As delegates shuttled out of the Madinat Jumeirah, it was easy to imagine the flurry of deals being concocted in the suites of the Burj Al Arab next door. The challenge they confront grows taller by the day as piracy mutates into increasingly sophisticated organised crime.

"It's not just the guy holding the gun on the hostage. It's the guy paying the guy holding the gun on the hostage. He's getting 50 per cent of the profits," Mr Ford said.

(One of the briefing papers handed out at the conference was entitled Pirate Financing: Understanding and Combatting a Complex System.)

Last year, pirates collected an estimated $85m in ransom payments and should their investors be greedy for more, they will be pleased to know their crews are sitting on a pipeline of receiveables for the coming year: they are believed to hold more than 50 ships, putting the industry on pace for record revenues.

And these attacks are creeping closer and closer to the Gulf.
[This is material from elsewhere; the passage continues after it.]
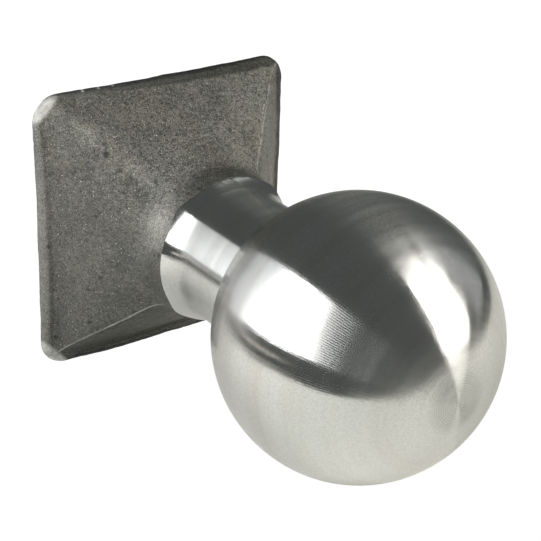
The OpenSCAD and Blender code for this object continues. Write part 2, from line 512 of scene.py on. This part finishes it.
def make_base():
    even = even_angles(BASE_COLUMNS)
    angles = even + CROWDING / 4 * np.sin(4 * even)
    rows, regions = base_profile(angles)
    ease(rows, EASE_FROM, EASE_TO, EASE_PASSES)
    swell_rim(rows, angles)
    grid = revolve(rows[..., 0], rows[..., 1], angles)
    normals = grid_normals(grid).reshape(-1, 3)
    skin = grid.reshape(-1, 3)
    turned_to = np.arctan2(skin[:, 1], skin[:, 0])
    reach = np.hypot(skin[:, 0], skin[:, 1])
    raw = np.repeat([float(region == "forged") for region in regions], BASE_COLUMNS)

    pitted = raw * pits(skin, PITS, PIT_WIDTHS, SEED)
    crested = raw * crests(turned_to, reach)
    burred = raw * spots(skin, BURRS, BURR_SIZE)
    scratched = raw * spots(skin, SCRATCHES, SCRATCH_SIZE)
    dented = raw * spots(skin, (DENT,), DENT_SIZE)
    shift = raw * forged_relief(skin) - PIT_DEPTH * pitted
    shift = shift + CREST_HEIGHT * crested + BURR_HEIGHT * burred - DENT_DEPTH * dented
    skin = skin + normals * shift[:, None]
    skin[:, 2] = np.maximum(skin[:, 2], 0)

    streaks = patchy(skin, cell=3, seed=SEED + 5, middle=0.75, swing=0.8)
    # Bright marks: burrs and crests are painted glints and highlights as well as wear, the rim's
    # edge is worn and painted as a highlight on its lit side, and the corners are worn
    bright = [burred, SCRATCH_WEAR * scratched, CREST_SHINE * crested * streaks]
    bright.append(rim_sheen_and_wear(skin, turned_to))
    for way, flattened, made_bright in WORN_CORNERS:
        skin, here = wear_corner(skin, way, flattened, made_bright)
        bright.append(here * np.clip(streaks + CORNER_LIFT, 0, 1))

    mesh = sheet_mesh("forged_base", skin.reshape(grid.shape))
    # Painted shade on the rim's walls and parts of the faces, and a few darker spots
    set_attribute(mesh, "shade_and_spots", painted_shade_and_spots(skin) * raw)
    # Painted light under the cone and beside the soft ridge; the coarseness above 1 is painted light
    # too
    set_attribute(mesh, "painted_light", painted_light_places(skin, turned_to, reach))
    set_attribute(mesh, "coarse", coarseness_and_light(skin, reach))
    set_attribute(mesh, "pitted", np.maximum(pitted, dented))
    # Wear, and painted glints and highlights
    set_attribute(mesh, "bright_marks", np.max(bright, axis=0) * raw)
    material = np.repeat([region == "turned" for region in regions], BASE_COLUMNS)
    mesh.polygons.foreach_set("material_index", material.astype(np.int32))
    finishes = forged_steel(), turned_steel("turned_cone", roughness=0.13)
    add_piece("forged_base", mesh, "base_forging", "forged_steel", *finishes)


# ---------------------------------------------------------------- the turned stud's shape

def arc(centre, radius, start, end, steps):
    """Points of an arc as (distance from the axis, height), after its first one.

    Angles are from level, in radians.
    """
    return [
        (centre[0] + radius * math.cos(t), centre[1] + radius * math.sin(t))
        for t in np.linspace(start, end, steps + 1)[1:]
    ]


def make_stud():
    fillet_r = NECK_R + NECK_FILLET
    fillet_z = BALL_Z - math.sqrt((BALL_R + NECK_FILLET) ** 2 - fillet_r ** 2)
    tilt = math.atan2(BALL_Z - fillet_z, fillet_r)
    coarse = math.acos(POLE_REACH / BALL_R)
    flat = math.acos(TOP_FLAT_R / BALL_R)
    flat_z = BALL_Z + BALL_R * math.sin(flat)
    shank_z = SHANK_END + SHANK_BEVEL

    profile = [(AXIS_GAP, SHANK_END), (SHANK_R - SHANK_BEVEL, SHANK_END), (SHANK_R, shank_z)]
    for z in np.linspace(shank_z, BOSS_TOP, SHANK_ROWS + 1)[1:]:
        profile.append((SHANK_R, z))
    for r in np.linspace(SHANK_R, flare(BOSS_TOP, BOSS_R), SHOULDER_ROWS + 1)[1:]:
        profile.append((r, BOSS_TOP))
    for z in np.linspace(BOSS_TOP, fillet_z, NECK_ROWS + 1)[1:]:
        profile.append((flare(z, BOSS_R), z))
    profile += arc((fillet_r, fillet_z), NECK_FILLET, math.pi, math.pi - tilt, FILLET_ROWS)
    profile += arc((0, BALL_Z), BALL_R, -tilt, coarse, BALL_ROWS)
    pole_start = len(profile)
    profile += arc((0, BALL_Z), BALL_R, coarse, flat, POLE_ROWS)
    for r in np.linspace(TOP_FLAT_R, AXIS_GAP, CROWN_ROWS + 1)[1:]:
        profile.append((r, flat_z + CROWN * (1 - (r / TOP_FLAT_R) ** 2)))

    rows = np.array(profile)
    reach = rows[pole_start:, 0]
    fade = np.clip((POLE_REACH - reach) / RING_FADE, 0, 1) ** 2 * np.clip(reach / RING_START, 0, 1)
    patches = 0.6 + 0.8 * noise(np.stack([reach, 0 * reach, 0 * reach], 1), RING_PATCH, SEED + 9)
    rings = 1 + np.sin(2 * np.pi * reach / RING_PITCH)
    rows[pole_start:, 1] -= RING_HEIGHT * fade * patches * rings
    mesh = sheet_mesh(
        "turned_ball_stud", revolve(rows[:, :1], rows[:, 1:], even_angles(STUD_COLUMNS))
    )
    finish = turned_steel("turned_steel", roughness=0.195)
    add_piece("turned_ball_stud", mesh, "ball_stud", "turned_steel", finish)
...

As we spoke in the hall outside the main conference room, Mr Ford pulled out his iPad to produce a digital map of the latest pirate attacks, showing how they are creeping further beyond the Somali coast and the Gulf of Aden and into the Gulf of Oman and the northern Indian Ocean.

"They can do this because they've got smarter," he said.

Mr Ford said governments needed to produce a co-ordinated response because pirates have retaliated against vessels of countries that take tougher stances on enforcement. One option is to adopt a more punitive approach as countries have in South East Asia where the rules of engagement are, to put it delicately, more flexible.

"It's not about technology. Bullets and rocket-propelled grenades work just fine," said Mr Ford.

But he acknowledged there are few easy solutions, even if the financial incentives for finding them are greater than ever.

"There are really two arms to it," Mr Ford said. "How do you make it more attractive for Somalis to want to stay on land and work? And how do you make it more unattractive for them to go to sea to be a pirate?"